Au fil des années, la doctrine nucléaire s’est affirmée et renforcée autour de trois grands axes :

  • la dissuasion nucléaire ne protège que les intérêts vitaux du pays. La définition de ces derniers est laissée à l'appréciation du chef de l’Etat, mais il est généralement admis que le territoire, la population et la souveraineté de la France en constituent le cœur. La dissuasion serait susceptible de jouer quels que soient les moyens employés par l'adversaire – autrement dit, la force nucléaire n'est pas seulement destinée à empêcher une attaque nucléaire ;
  • au cas où un adversaire se méprendrait sur la définition de ces intérêts vitaux, ou semblerait s'approcher du "seuil" de ces intérêts, la France se réserve la possibilité de délivrer un ultime avertissement, c'est-à-dire une frappe unique (au moyen d'une ou plusieurs armes), sans doute sur un objectif militaire, destinée à convaincre l'adversaire de cesser son agression et ainsi à "rétablir la dissuasion" ;
  • à titre de garantie ultime, la force de dissuasion doit pouvoir exercer des dommages inacceptables sur le territoire adverse supérieurs à ce que serait l'enjeu du conflit, et ce en toutes circonstances, c'est-à-dire même après une "première frappe" nucléaire adverse sur le sol français.
    Dès février 2020, le Président Emmanuel Macron dans un discours sur la stratégie de défense et la dissuasion nucléaire, devant les officiers de l’École de guerre a affirmé : « Soyons clairs : les intérêts vitaux de la France ont désormais une dimension européenne. Dans cet esprit, je souhaite que se développe un dialogue stratégique avec nos partenaires européens qui y sont prêts sur le rôle de la dissuasion nucléaire française dans notre sécurité collective. Les partenaires européens qui souhaitent s’engager sur cette voie pourront être associés aux exercices des forces françaises de dissuasion.

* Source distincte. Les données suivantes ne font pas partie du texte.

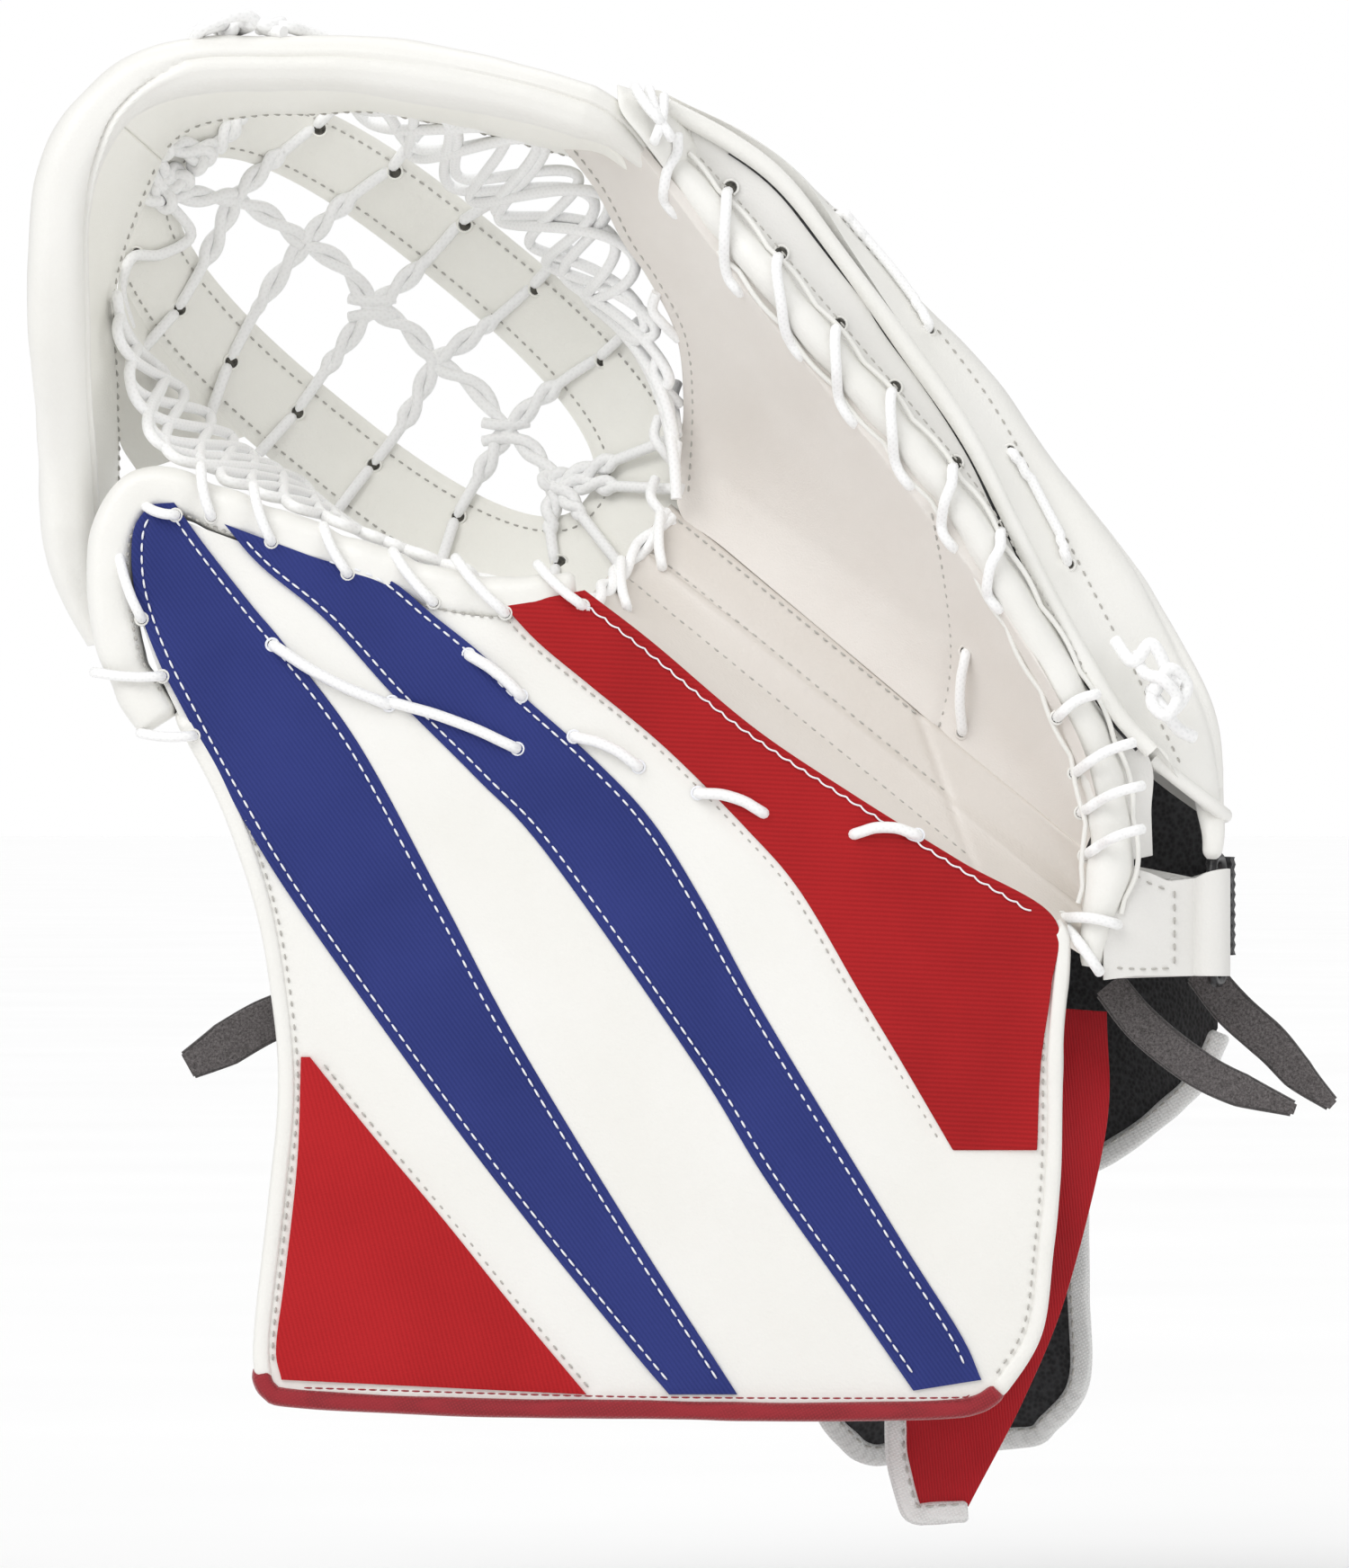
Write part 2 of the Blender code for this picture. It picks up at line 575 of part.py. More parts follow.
def densify(corners, pieces):
    """Extra points on the straight runs between corners, lying on the web stem's depth."""
    points = []
    for start, stop in zip(corners[:-1], corners[1:]):
        for f in np.linspace(0.0, 1.0, pieces, endpoint=False):
            x = start[0] + (stop[0] - start[0]) * f
            z = start[2] + (stop[2] - start[2]) * f
            along, across = fold_coords(x, z)
            points.append((x, float(stem_depth(along, across)) - LACE_LIFT, z))
    points.append(corners[-1])
    return points


def rim_half(first, last, count):
    """Stations of the crossbar's middle line, its wall edge and its normals, from one share to another."""
    fine = smooth([(x, y, z) for (x, z), y in zip(RIM_ROUTE, RIM_DEPTH)], RIM_FINE)
    rear = smooth(WALL_REAR, RIM_FINE)
    places = np.linspace(first, last, count) * (RIM_FINE - 1)
    stations = np.arange(RIM_FINE)
    route = np.column_stack([np.interp(places, stations, fine[:, k]) for k in range(3)])
    edge = np.column_stack([np.interp(places, stations, rear[:, k]) for k in range(2)])
    normal = outward(fine)
    side = np.column_stack([np.interp(places, stations, normal[:, k]) for k in range(3)])
    return route, edge, side


def build_rim():
    """The crossbar roll and its wall, split at the fold line."""
    halves = (("lower", 0.0, RIM_SPLIT - RIM_GAP, 13, "thumb"),
              ("upper", RIM_SPLIT + RIM_GAP, 1.0, 14, "hand"))
    for name, first, last, count, body in halves:
        route, rear, side = rim_half(first, last, count)
        roll = oval_rings(route, RIM_HALF_WIDTH, RIM_HALF_DEPTH, 12, 0.0, side)
        loft("crossbar_roll_" + name, roll, "white_leather", body)
        rings = []
        for k in range(count):
            start = route[k] - side[k] * (RIM_HALF_WIDTH - 3.5) + (0.0, RIM_HALF_DEPTH + 2 * GAP, 0.0)
            stop = np.array([rear[k][0], max(WALL_REAR_DEPTH, start[1] + 14.0), rear[k][1]])
            offset = side[k] * WALL_THICKNESS
            rings.append([start, start + offset, stop + offset, stop])
        loft("crossbar_wall_" + name, rings, "white_leather", body)


def build_nets():
    """Loose lacing between the web stem and the crossbar, palm and thumb."""
    stem_upper = [(*from_fold(a, NET_REACH), a) for a in (-142, -118, -92, -66, -40)]
    finger_side = [(x, float(stem_depth(a, NET_REACH)), z) for x, z, a in stem_upper]
    rim_side = [(-150, 45, 150), (-132, 45, 147), (-112, 42, 141), (-96, 38, 134), (-86, 36, 118)]
    cord("finger_net_lace", smooth(zigzag(rim_side, finger_side, 9), 56), "lace", "web")
    stem_lower = [(*from_fold(a, -NET_REACH), a) for a in (-140, -112, -84, -56, -28)]
    thumb_side = [(x, float(stem_depth(a, -NET_REACH)), z) for x, z, a in stem_lower]
    cuff_side = [(-213, 40, 95), (-205, 34, 70), (-180, 34, 50), (-150, 34, 41), (-118, 34, 34)]
    cord("thumb_net_lace", smooth(zigzag(cuff_side, thumb_side, 9), 56), "lace", "web")


def build_small_cords():
    """Piping on the finger seam, the tie-off on the crossbar and the one on the backhand."""
    seam = smooth(FACING_EDGE, 22)[1:-1]
    height = np.interp(np.arange(20), [0, 19], [1.0, 0.6])
    cord("finger_piping", np.column_stack([seam[:, 0], height, seam[:, 1]]), "white_leather", "hand", 1.5)
    knot = ((-197, -6, 183.8), (-190, 1, 185.2), (-184, -5, 186.2), (-178, 3, 186.0), (-172, -2, 185.8),
            (-166, 4, 185.4))
    cord("crossbar_knot", smooth(knot, 20), "lace", "hand")
    tie = ((60, 0.5, 12), (65, -0.5, 5), (71, 0.5, 9), (77, 2, 2), (72, 1, -4), (66, 0, -8), (72, 2, -13),
           (80, 4, -14))
    cord("backhand_tie", smooth(tie, 28), "lace", "hand")


# ---------------------------------------------------------------- wrist
def build_backhand():
    """The bulging foam and cover on the back of the hand."""
    inner_side = ((-16, 62), (-14, 30), (-4, 0), (2, -34), (6, -60))
    outer_side = ((44, 62), (66, 34), (80, 4), (88, -26), (90, -56))
    back = ruled(inner_side, outer_side, 9, 7)
    bulge = np.linspace(-1.0, 1.0, 7)[None, :]
    height = BACKHAND_DEPTH - 12.0 * bulge ** 2 + np.linspace(0.0, -10.0, 9)[:, None]
    cover = np.stack([back[..., 0], height, back[..., 1]], axis=-1)
    slab("backhand_foam", cover - (0, BACKHAND_FOAM, 0), cover - (0, GAP, 0), "foam", "hand")
    slab("backhand_cover", cover, cover + (0, COVER_THICKNESS, 0), "white_leather", "hand")


def build_ring_tab():
    """White tab whose rolled end holds the strap ring."""
    angles = np.radians(np.linspace(-160, 120, 11))
    centre = (RING_PIVOT[0], RING_PIVOT[1])
    outer = [(centre[0] + TAB_OUTER * math.cos(a), centre[1] + TAB_OUTER * math.sin(a)) for a in angles]
    inner = [(centre[0] + TAB_INNER * math.cos(a), centre[1] + TAB_INNER * math.sin(a)) for a in angles[::-1]]
    tab = [(58.5, 7.0)] + outer + inner + [(58.5, 9.4)]
    rings = [[(x, y, z) for x, y in tab] for z in (-81.0, -66.0, -51.0)]
    loft("ring_tab", rings, "white_leather", "hand")


def arch(centre, half_width, rise, half_length, thickness, along):
    """Section rings of a strap that arches in Y over its middle; along is its long direction in x-z."""
    rings = []
    cross = (-along[1], along[0])
    for a in np.radians(np.linspace(0.0, 180.0, 13)):
        ring = []
        for radius, share in ((0.0, -1.0), (0.0, 1.0), (thickness, 1.0), (thickness, -1.0)):
            reach = (half_length + radius) * math.cos(a)
            x = centre[0] + along[0] * reach + cross[0] * half_width * share
            z = centre[2] + along[1] * reach + cross[1] * half_width * share
            ring.append((x, centre[1] + (rise + radius) * math.sin(a), z))
        rings.append(ring)
    return rings


def build_inner_straps():
    """Strap across the back of the hand and the loop that holds the thumb to the board."""
    loft("hand_strap", arch((20, 59, 10), 12.0, 9.0, 28.0, 2.0, (0.94, -0.34)), "black_lining", "hand")
    loft("thumb_loop", arch((-140, 30, -12), 12.0, 22.0, 20.0, 2.0, (0.62, -0.78)), "black_lining", "thumb")


def build_ring():
    """Wire ring in the rolled end of the tab, with the elastic that closes the wrist."""
    top = RING_HALF_HEIGHT - RING_CORNER
    far = RING_WIDTH - RING_CORNER
    points = []
    for cx, cz, start in ((far, top, 0), (RING_CORNER, top, 90), (RING_CORNER, -top, 180), (far, -top, 270)):
        for a in np.radians(np.linspace(start, start + 90, 4)):
            reach = cx + RING_CORNER * math.cos(a)
            points.append((RING_PIVOT[0] + 0.25 * reach, RING_PIVOT[1] + 0.97 * reach,
                           RING_PIVOT[2] + cz + RING_CORNER * math.sin(a)))
    ring = cord("strap_ring", points, "black_metal", "ring", RING_WIRE)
    ring.data.splines[0].use_cyclic_u = True
    band = []
    for x, y in ((91.5, 30.5), (92.0, 44.0), (91.0, 62.0), (89.0, 79.0)):
        band.append([(x, y, -49.5), (x, y, -77.0), (x + 1.8, y, -77.0), (x + 1.8, y, -49.5)])
    loft("wrist_elastic", band, "black_lining", "hand")


def strap(name, route, widths, body):
    """A flat felt strap along a route of (x, y, z) points, wide across it in the x-z plane."""
    line = smooth(route, 9)
    side = outward(line)
    share = np.linspace(0.0, 1.0, 9)
    half = 0.5 * np.interp(share, np.linspace(0.0, 1.0, len(widths)), widths)
    rings = []
    for k in range(9):
        edge = side[k] * half[k]
        rings.append([line[k] - edge, line[k] + edge, line[k] + edge + (0, STRAP_THICKNESS, 0),
                      line[k] - edge + (0, STRAP_THICKNESS, 0)])
    loft(name, rings, "grey_felt", body)


def build_pull_straps():
    """Three felt pull ends."""
    lower = (STRAP_LOWER_PIVOT, (68, 21, -95), (80, 20, -105), (92, 19, -112), (111, 18, -119))
    strap("pull_strap_lower", lower, (8.5, 9.5, 9.5, 8.5, 3.0), "strap_lower")
    upper = (STRAP_UPPER_PIVOT, (94, 30, -91), (105, 29, -101), (113, 28, -110), (122, 27, -118))
    strap("pull_strap_upper", upper, (9.0, 10.0, 10.0, 8.5, 3.0), "strap_upper")
    left = (STRAP_LEFT_PIVOT, (-178, 28, -95), (-190, 28.5, -102), (-199, 29, -107))
    strap("pull_strap_left", left, (11.0, 11.5, 11.5, 7.0), "strap_left")


def build_wraps():
    """Wrist wrap on the backhand, the red side flap and the guard behind the forearm."""
    thick = (0.0, WRAP_THICKNESS, 0.0)
    upper_side = ((8, -64), (40, -64), (66, -68), (91, -82))
    lower_side = ((10, -138), (40, -140), (62, -131), (83, -113), (91, -97))
    flat = ruled(upper_side, lower_side, 9, 7)
    front = lay(flat, wrap_depth)
    slab("wrist_wrap", front, front + thick, "black_lining", "hand")
    bead("wrist_wrap_binding", flat[:, -1], wrap_depth, "hand")
    left_side = ((8, -88), (4, -130), (2, -180), (1, -214), (5, -232))
    right_side = ((59, -92), (59, -124), (48, -170), (36, -200), (20, -231))
    flat = ruled(left_side, right_side, 11, 5)
    front = lay(flat, flap_depth)
    slab("side_flap", front, front + thick, "red_fabric", "flap")
    bead("side_flap_binding", np.vstack([flat[6:, 0], flat[-1, 1:]]), flap_depth, "flap")
    left_side = ((-19, -147), (-19, -175), (-19, -204), (-8, -218))
    right_side = ((51, -147), (51, -172), (51, -198), (40, -212))
    flat = ruled(left_side, right_side, 9, 7)
    front = lay(flat, guard_depth)
    slab("forearm_guard", front, front + thick, "black_lining", "guard")
    border = np.vstack([flat[1:, 0], flat[-1, 1:-1], flat[:0:-1, -1]])
    bead("forearm_guard_binding", border, guard_depth, "guard")


def wrap_depth(x, z):
    """The wrist wrap bows round the back of the wrist."""
    return 98.0 - 36.0 * ((x - 40.0) / 51.0) ** 2


def flap_depth(x, z):
    """The side flap leans back a little at its free side."""
    return 36.0 + 5.0 * ((x - 20.0) / 40.0) ** 2


def guard_depth(x, z):
    """The forearm guard bows round the back of the forearm."""
    return 90.0 - 9.0 * ((x - 20.0) / 36.0) ** 2


def bead(name, border, depth, body, half_width=2.2, half_depth=2.6):
    """Bound edge of a wrap: a bead just outside a border that has the sheet on its left."""
    ahead = np.gradient(border, axis=0)
    out = np.column_stack([ahead[:, 1], -ahead[:, 0]])
    away = border + out / np.linalg.norm(out, axis=1, keepdims=True) * (half_width + 2 * GAP)
    route = np.column_stack([away[:, 0], depth(away[:, 0], away[:, 1]) + 1.5, away[:, 1]])
    loft(name, oval_rings(route, half_width, half_depth, 8, 0.3), "white_tape", body)


def wipe_scene():
    """Removes whatever the scene holds."""
    for obj in list(bpy.data.objects):
        bpy.data.objects.remove(obj, do_unlink=True)


def add_axes():
    """An empty on each body's joint axis; its pieces are parented to it."""
    for body, spot in BODIES.items():
        axis = bpy.data.objects.new(body + "_axis", None)
        axis.empty_display_size = 0.01
        axis.location = np.array(spot) * MM
        bpy.context.collection.objects.link(axis)


def main():
    wipe_scene()
    add_axes()
    build_cuff()
    build_cuff_edges()
    build_cuff_laces()
    build_palm()
    build_break()
    build_perimeter()
    build_fingers()
    build_web()
    build_rim()
    build_nets()
    build_small_cords()
    build_backhand()
    build_ring_tab()
    build_ring()
    build_inner_straps()
    build_pull_straps()
    build_wraps()
    bpy.context.view_layer.update()


main()
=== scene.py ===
"""Looks of the goalie catch glove: leather shells, sewn fabric, stitches, twisted laces and straps.

Lengths in this file are millimetres, in the frame of the CAD model; meshes are written in metres.
"""
import math

import bmesh
import bpy
import numpy as np
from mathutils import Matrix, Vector, noise


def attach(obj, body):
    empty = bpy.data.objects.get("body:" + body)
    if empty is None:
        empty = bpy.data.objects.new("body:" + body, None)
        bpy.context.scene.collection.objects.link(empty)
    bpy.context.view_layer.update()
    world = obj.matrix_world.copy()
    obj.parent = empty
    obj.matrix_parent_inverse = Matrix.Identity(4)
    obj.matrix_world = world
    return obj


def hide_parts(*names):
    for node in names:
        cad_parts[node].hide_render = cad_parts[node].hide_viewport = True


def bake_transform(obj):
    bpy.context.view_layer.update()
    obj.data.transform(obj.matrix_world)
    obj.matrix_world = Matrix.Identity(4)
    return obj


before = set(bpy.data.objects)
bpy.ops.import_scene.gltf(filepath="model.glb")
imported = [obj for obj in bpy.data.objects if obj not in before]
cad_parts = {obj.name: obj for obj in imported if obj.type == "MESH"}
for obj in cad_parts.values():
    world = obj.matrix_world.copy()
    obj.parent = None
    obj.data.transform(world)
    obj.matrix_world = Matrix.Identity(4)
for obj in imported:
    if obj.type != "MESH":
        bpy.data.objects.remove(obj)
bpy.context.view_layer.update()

MM = 0.001
FRONT = np.array([0.0, -1.0, 0.0])
BACK = np.array([0.0, 1.0, 0.0])
CUFF_DEPTH = 17.2
LACE = 1.75
NET_LACE = 1.6
WHIP_LACE = LACE * 0.88
RIM_STATIONS = 301
ROLL_STATIONS = 230
# pitch, length and radius of the stitches
FINE_SEAM = (3.2, 1.8, 0.28)
CHANNEL_SEAM = (3.4, 2.0, 0.3)
FOLD_POINT = (-75.0, -18.0, 40.0)
FOLD_ALONG = (0.774, -0.633)
FOLD_ACROSS = (0.633, 0.774)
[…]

Ce dialogue stratégique et ces échanges participeront naturellement au développement d’une véritable culture stratégique entre Européens ». Le Président Macron a de nouveau indiqué fin avril 2024 : « Nous avons une forme de protection, l’Otan. Comme je l’ai dit à la Sorbonne, il faut maintenant aller plus loin, construire une défense européenne crédible. Ça peut signifier déployer des boucliers antimissiles, mais il faut être sûr qu’ils bloquent tous les missiles, et dissuadent de l’utilisation du nucléaire. Être crédible, c’est avoir aussi des missiles de longue portée qui dissuaderaient les Russes. Et il y a l’arme nucléaire : la doctrine française est qu’on peut l’utiliser quand nos intérêts vitaux sont menacés. J’ai déjà dit qu’il y a une dimension européenne dans ces intérêts vitaux, sans les détailler car cette dissuasion concourrait à la crédibilité de la défense européenne. Je suis pour ouvrir ce débat, qui doit donc inclure la défense anti-missile, les tirs d’armes de longue portée, l’arme nucléaire pour ceux qui l’ont ou qui disposent sur leur sol de l’arme nucléaire américaine. Mettons tout sur la table et regardons ce qui nous protège véritablement de manière crédible. La France gardera sa spécificité mais est prête à contribuer davantage à la défense du sol européen. »

Lors de son audition par la Commission de la défense, en février 2023, Emmanuel Chiva, délégué général pour l’armement (DGA), a rappelé quelques chiffres sur le coût de la dissuasion : 25 milliards d’euros ont été consacrés à la dissuasion pour la période 2019-2023. La loi de finances initiale pour 2022 y dédiait 5,3 milliards d’euros et le projet de loi de finances pour 2023 prévoit 5,6 milliards d’euros de crédits de paiement. La part des crédits consacrés à la dissuasion dans le budget de la mission défense hors pensions reste stable : 12,8 % en 2023 pour 12,9 % en 2022. En 2023, 4,65 milliards d’euros seront dédiés au maintien et au renouvellement des composantes, auxquels s’ajoutent 211 millions d’euros consacrés aux études. Dans le cadre de la loi de programmation 2024-2030, plus de 50 milliards d’euros seront consacrés à la dissuasion nucléaire : elle constitue donc plus que jamais selon les mots même du Président de la République en février 2020 « la clé de voûte de notre sécurité et la garantie de nos intérêts vitaux ». Les Français consentent donc à payer un prix élevé et nécessaire pour assurer leur sécurité et leur indépendance stratégique. Ces annonces réitérées du Président de la République, ainsi que la proposition qu’il soutient de mettre fin au droit de veto des pays membres de l'Union européenne (UE) sur les questions de politique étrangère laisse présager une modification de fond de la doctrine nucléaire française ou du moins font planer une certaine ambiguïté contraire aux intérêts souverains de notre pays.

Pour toutes ces raisons, Patrick Hetzel, avec l’ensemble du groupe Les Républicains, dépose une proposition de loi visant à inscrire dans le code de la Défense nationale la dissuasion nucléaire au service de la protection des intérêts vitaux de la Nation et exclusivement sous contrôle national.